Policy makers have responded with legislation, such as theHonest Ads Act from Sen. Mark Warner, D-Va. The act says that the same laws that govern the purchase of televised political ads should cover ads purchased on social media platforms as well. On Wednesday, Nathaniel Gleicher, the head of security at Facebook, told the audience at RSA that the company supports the measure.
While Facebook, Twitter, and others have highlighted recent steps that they’ve taken to better address the problem of foreign misinformation, author and New America senior fellow Peter Singer described them as working through the Kübler-Ross stages of grief. After persistently denying that there was any sort of problem, the companies have now entered the bargaining phase, trying to show how sincere they are about tackling the issue, he said.

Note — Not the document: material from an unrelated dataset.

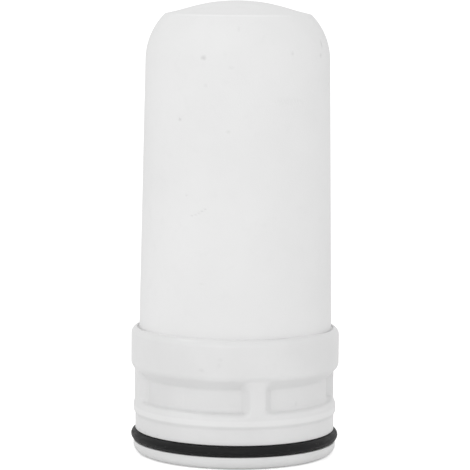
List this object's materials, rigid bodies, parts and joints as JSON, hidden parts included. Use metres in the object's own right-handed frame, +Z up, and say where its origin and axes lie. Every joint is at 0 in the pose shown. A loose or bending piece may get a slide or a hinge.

Still it’s not clear what government agencies can do. The activity is different from China’s hacking activity that might elicit a law enforcement response. The State Department’s Global Engagement Center has the job of countering foreign influence, but they are a fraction of a size of even the Russian troll operation, much less the Chinese one, and they are limited in what they can do in the United States by law.
Also, neither Chinese nor Russian misinformation activity matches what Americans do to one another. A new report out Thursday from the NYU Stern School of Business and Human Rights found that Americans are the largest creators of misinformation on American social networks.
It’s an area where government agencies are particularly limited. Rob Joyce, the former Cyber Security Coordinator to the President, confessed that the problem was a big one, yet he couldn’t “imagine a [Gov] Department of Truth.”